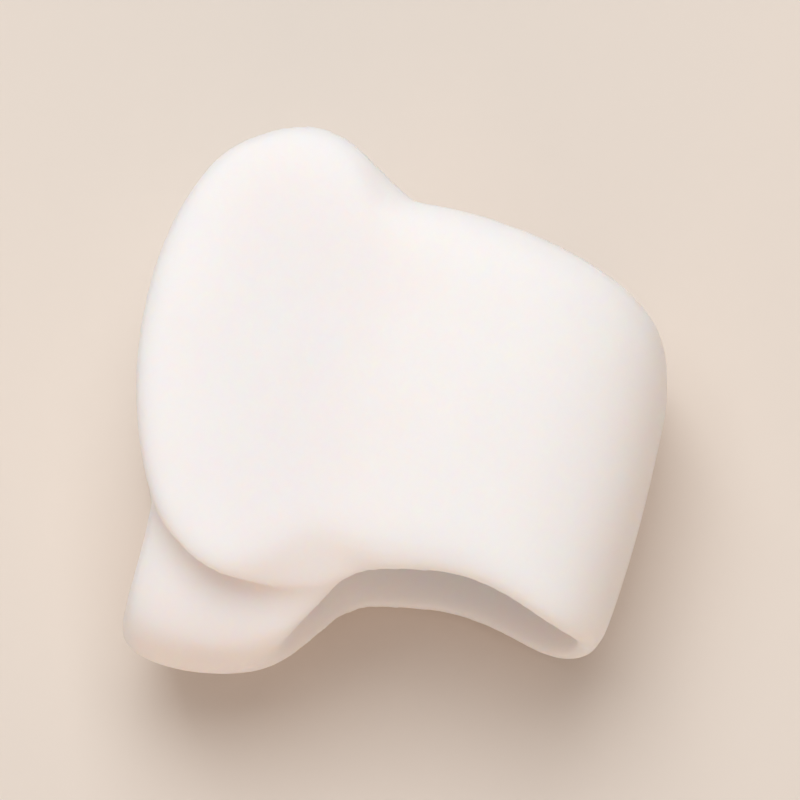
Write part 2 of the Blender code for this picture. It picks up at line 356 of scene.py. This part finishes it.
def studio_world(paper):
    """Cool light from the ceiling and warm light from the walls, seen as the paper's colour."""
    world = bpy.data.worlds.new("studio")
    bpy.context.scene.world = world
    world.use_nodes = True
    toward = add_node(world, "ShaderNodeTexCoord").outputs["Generated"]
    height = add_node(world, "ShaderNodeSeparateXYZ", [(toward, "Vector")]).outputs["Z"]
    room = add_node(
        world, "ShaderNodeMix", [(height, "Factor")],
        data_type="RGBA", A=(*WALLS, 1), B=(*CEILING, 1))
    light = world.node_tree.nodes["Background"]
    light.inputs["Strength"].default_value = ROOM_STRENGTH
    world.node_tree.links.new(room.outputs["Result"], light.inputs["Color"])
    backdrop = add_node(world, "ShaderNodeBackground", Color=(*paper, 1))
    mixed = add_node(
        world, "ShaderNodeMixShader",
        [(backdrop_rays(world), 0), (light.outputs["Background"], 1),
         (backdrop.outputs["Background"], 2)])
    output = world.node_tree.nodes["World Output"]
    world.node_tree.links.new(mixed.outputs["Shader"], output.inputs["Surface"])


def aim_camera(stage, front, up, right):
    """Stands the camera over the part, leaning towards the bottom of the picture."""
    camera = bpy.data.objects.new("camera", bpy.data.cameras.new("camera"))
    bpy.context.scene.collection.objects.link(camera)
    back = math.cos(stage.tilt) * front - math.sin(stage.tilt) * up
    above = math.cos(stage.tilt) * up + math.sin(stage.tilt) * front
    aim = Vector((0.0, AIM_Y, MIDDLE_Z))
    turned = Matrix((right, above, back)).transposed().to_4x4()
    camera.matrix_world = Matrix.Translation(aim + back * stage.distance) @ turned
    camera.data.lens = camera.data.sensor_width * stage.distance / stage.picture_width
    camera.data.clip_start = CLIP_START
    bpy.context.scene.camera = camera


class SetStage(bpy.types.Operator):
    """Sets the paper floor, the soft lamps and the camera above the part"""
    bl_idname = "scene.set_toe_separator_stage"
    bl_label = "Set the stage"

    def execute(self, context):
        stage = context.scene.stage_sizes
        bpy.ops.object.select_all(action="DESELECT")
        bpy.ops.mesh.primitive_circle_add(
            vertices=64, radius=FLOOR_RADIUS, fill_type="NGON", location=(0, 0, 0))
        floor = context.object
        floor.name = "paper_floor"
        floor.data.materials.append(paper_floor(stage.paper))
        # The picture's own directions: out of the floor, and up and right along it.
        front = Vector((0, 0, 1))
        right = Vector((math.cos(stage.roll), math.sin(stage.roll), 0))
        up = front.cross(right)
        for name, (forward, upward, rightward), *lamp in LAMPS:
            soft_lamp(name, front * forward + up * upward + right * rightward, *lamp)
        studio_world(stage.paper)
        aim_camera(stage, front, up, right)
        context.scene.view_settings.view_transform = "Standard"
        return {"FINISHED"}


# The groups of settings, by their name in the scene, and the steps in their order.
GROUPS = {"gel_sizes": GelSizes, "gel_finish": GelFinish, "stage_sizes": StageSizes}
STEPS = [MouldGel, SetStage]


class SeparatorPanel(bpy.types.Panel):
    """Sizes, colours and steps of the gel separator"""
    bl_idname = "VIEW3D_PT_gel_toe_separator"
    bl_label = "Gel Toe Separator"
    bl_space_type = "VIEW_3D"
    bl_region_type = "UI"
    bl_category = "Toe Separator"

    def draw(self, context):
        for group in GROUPS:
            box = self.layout.box()
            settings = getattr(context.scene, group)
            for name in settings.bl_rna.properties.keys():
                if name not in ("name", "rna_type"):
                    box.prop(settings, name)
        for step in STEPS:
            self.layout.operator(step.bl_idname)


def register():
    for kind in [*GROUPS.values(), *STEPS, SeparatorPanel]:
        bpy.utils.register_class(kind)
    for name, group in GROUPS.items():
        setattr(bpy.types.Scene, name, bpy.props.PointerProperty(type=group))


def unregister():
    for name in GROUPS:
        delattr(bpy.types.Scene, name)
    for kind in reversed([*GROUPS.values(), *STEPS, SeparatorPanel]):
        bpy.utils.unregister_class(kind)


def main():
    register()
    bpy.ops.object.mould_gel_separator()
    bpy.ops.scene.set_toe_separator_stage()


if __name__ == "__main__":
    main()
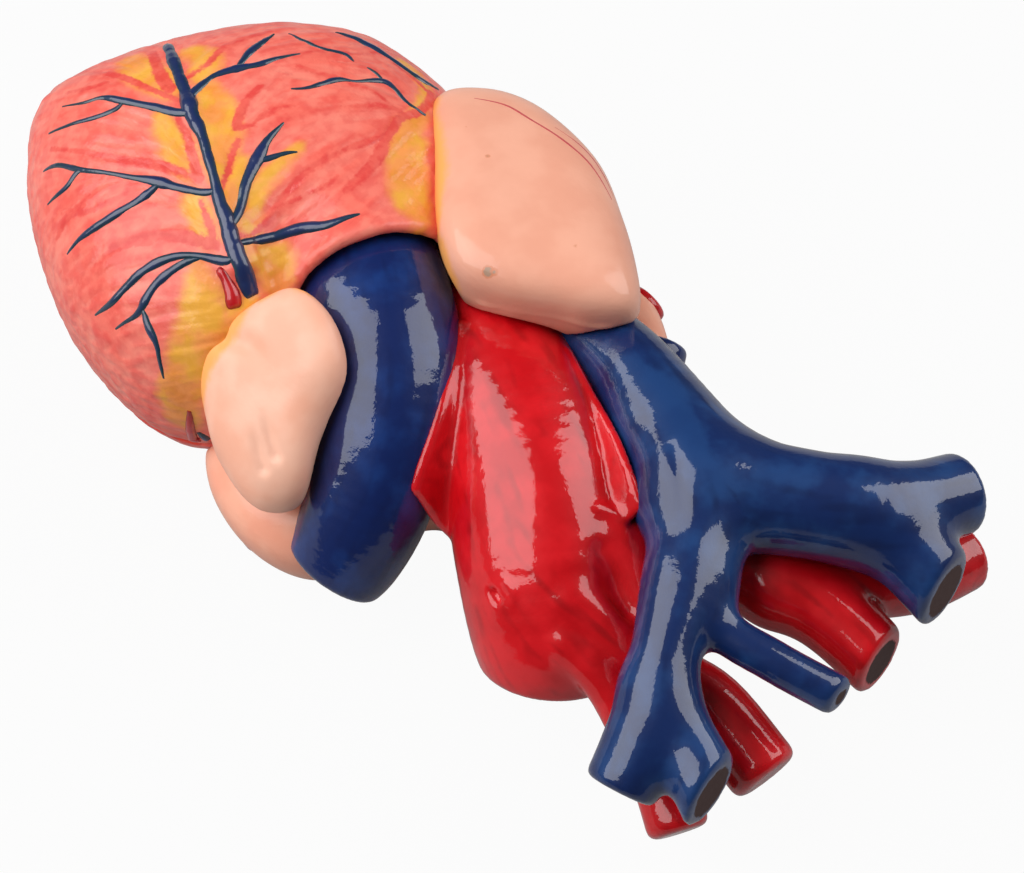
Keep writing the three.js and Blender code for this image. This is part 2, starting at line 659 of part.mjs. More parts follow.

::::::::::

## Aim
Return the whole listing exactly.

## Correct response
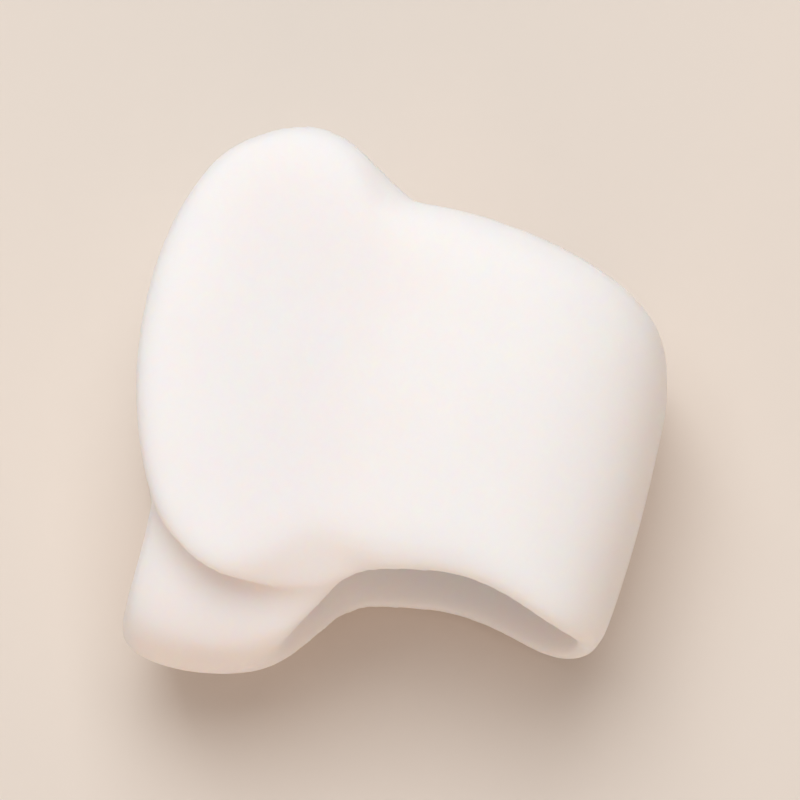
Write part 2 of the Blender code for this picture. It picks up at line 356 of scene.py. This part finishes it.
def studio_world(paper):
    """Cool light from the ceiling and warm light from the walls, seen as the paper's colour."""
    world = bpy.data.worlds.new("studio")
    bpy.context.scene.world = world
    world.use_nodes = True
    toward = add_node(world, "ShaderNodeTexCoord").outputs["Generated"]
    height = add_node(world, "ShaderNodeSeparateXYZ", [(toward, "Vector")]).outputs["Z"]
    room = add_node(
        world, "ShaderNodeMix", [(height, "Factor")],
        data_type="RGBA", A=(*WALLS, 1), B=(*CEILING, 1))
    light = world.node_tree.nodes["Background"]
    light.inputs["Strength"].default_value = ROOM_STRENGTH
    world.node_tree.links.new(room.outputs["Result"], light.inputs["Color"])
    backdrop = add_node(world, "ShaderNodeBackground", Color=(*paper, 1))
    mixed = add_node(
        world, "ShaderNodeMixShader",
        [(backdrop_rays(world), 0), (light.outputs["Background"], 1),
         (backdrop.outputs["Background"], 2)])
    output = world.node_tree.nodes["World Output"]
    world.node_tree.links.new(mixed.outputs["Shader"], output.inputs["Surface"])


def aim_camera(stage, front, up, right):
    """Stands the camera over the part, leaning towards the bottom of the picture."""
    camera = bpy.data.objects.new("camera", bpy.data.cameras.new("camera"))
    bpy.context.scene.collection.objects.link(camera)
    back = math.cos(stage.tilt) * front - math.sin(stage.tilt) * up
    above = math.cos(stage.tilt) * up + math.sin(stage.tilt) * front
    aim = Vector((0.0, AIM_Y, MIDDLE_Z))
    turned = Matrix((right, above, back)).transposed().to_4x4()
    camera.matrix_world = Matrix.Translation(aim + back * stage.distance) @ turned
    camera.data.lens = camera.data.sensor_width * stage.distance / stage.picture_width
    camera.data.clip_start = CLIP_START
    bpy.context.scene.camera = camera


class SetStage(bpy.types.Operator):
    """Sets the paper floor, the soft lamps and the camera above the part"""
    bl_idname = "scene.set_toe_separator_stage"
    bl_label = "Set the stage"

    def execute(self, context):
        stage = context.scene.stage_sizes
        bpy.ops.object.select_all(action="DESELECT")
        bpy.ops.mesh.primitive_circle_add(
            vertices=64, radius=FLOOR_RADIUS, fill_type="NGON", location=(0, 0, 0))
        floor = context.object
        floor.name = "paper_floor"
        floor.data.materials.append(paper_floor(stage.paper))
        # The picture's own directions: out of the floor, and up and right along it.
        front = Vector((0, 0, 1))
        right = Vector((math.cos(stage.roll), math.sin(stage.roll), 0))
        up = front.cross(right)
        for name, (forward, upward, rightward), *lamp in LAMPS:
            soft_lamp(name, front * forward + up * upward + right * rightward, *lamp)
        studio_world(stage.paper)
        aim_camera(stage, front, up, right)
        context.scene.view_settings.view_transform = "Standard"
        return {"FINISHED"}


# The groups of settings, by their name in the scene, and the steps in their order.
GROUPS = {"gel_sizes": GelSizes, "gel_finish": GelFinish, "stage_sizes": StageSizes}
STEPS = [MouldGel, SetStage]


class SeparatorPanel(bpy.types.Panel):
    """Sizes, colours and steps of the gel separator"""
    bl_idname = "VIEW3D_PT_gel_toe_separator"
    bl_label = "Gel Toe Separator"
    bl_space_type = "VIEW_3D"
    bl_region_type = "UI"
    bl_category = "Toe Separator"

    def draw(self, context):
        for group in GROUPS:
            box = self.layout.box()
            settings = getattr(context.scene, group)
            for name in settings.bl_rna.properties.keys():
                if name not in ("name", "rna_type"):
                    box.prop(settings, name)
        for step in STEPS:
            self.layout.operator(step.bl_idname)


def register():
    for kind in [*GROUPS.values(), *STEPS, SeparatorPanel]:
        bpy.utils.register_class(kind)
    for name, group in GROUPS.items():
        setattr(bpy.types.Scene, name, bpy.props.PointerProperty(type=group))


def unregister():
    for name in GROUPS:
        delattr(bpy.types.Scene, name)
    for kind in reversed([*GROUPS.values(), *STEPS, SeparatorPanel]):
        bpy.utils.unregister_class(kind)


def main():
    register()
    bpy.ops.object.mould_gel_separator()
    bpy.ops.scene.set_toe_separator_stage()


if __name__ == "__main__":
    main()
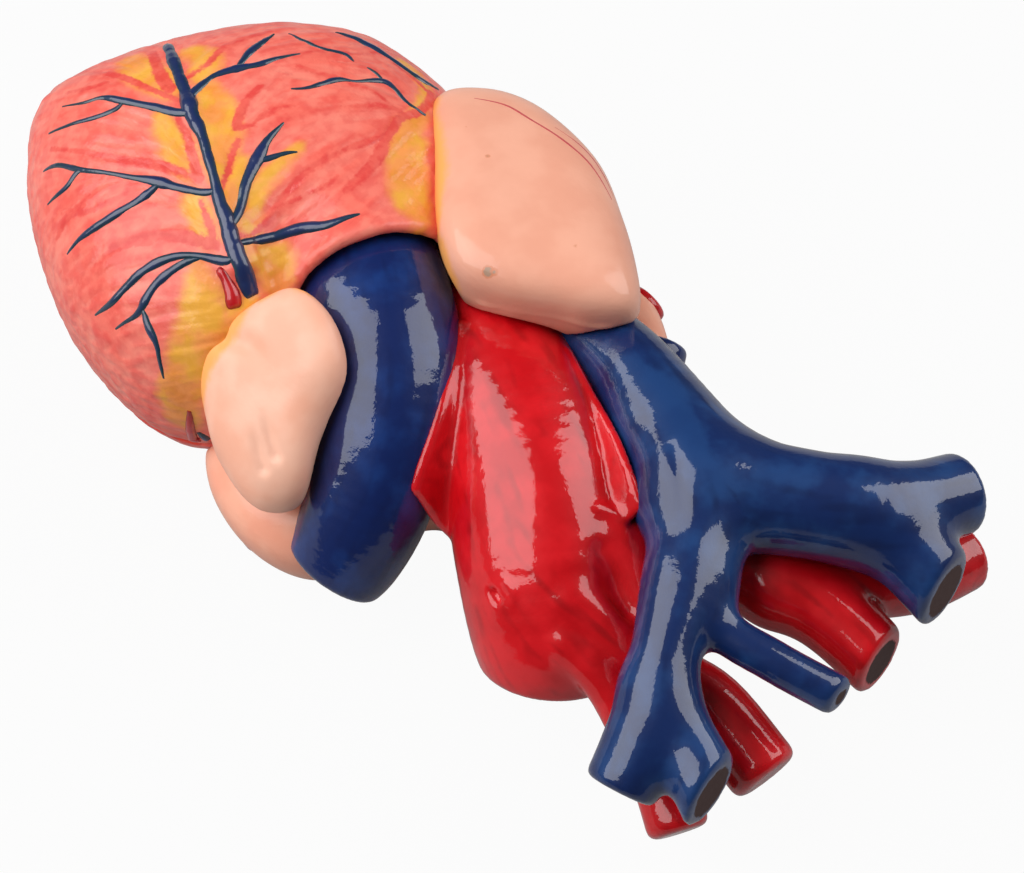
Keep writing the three.js and Blender code for this image. This is part 2, starting at line 659 of part.mjs. More parts follow.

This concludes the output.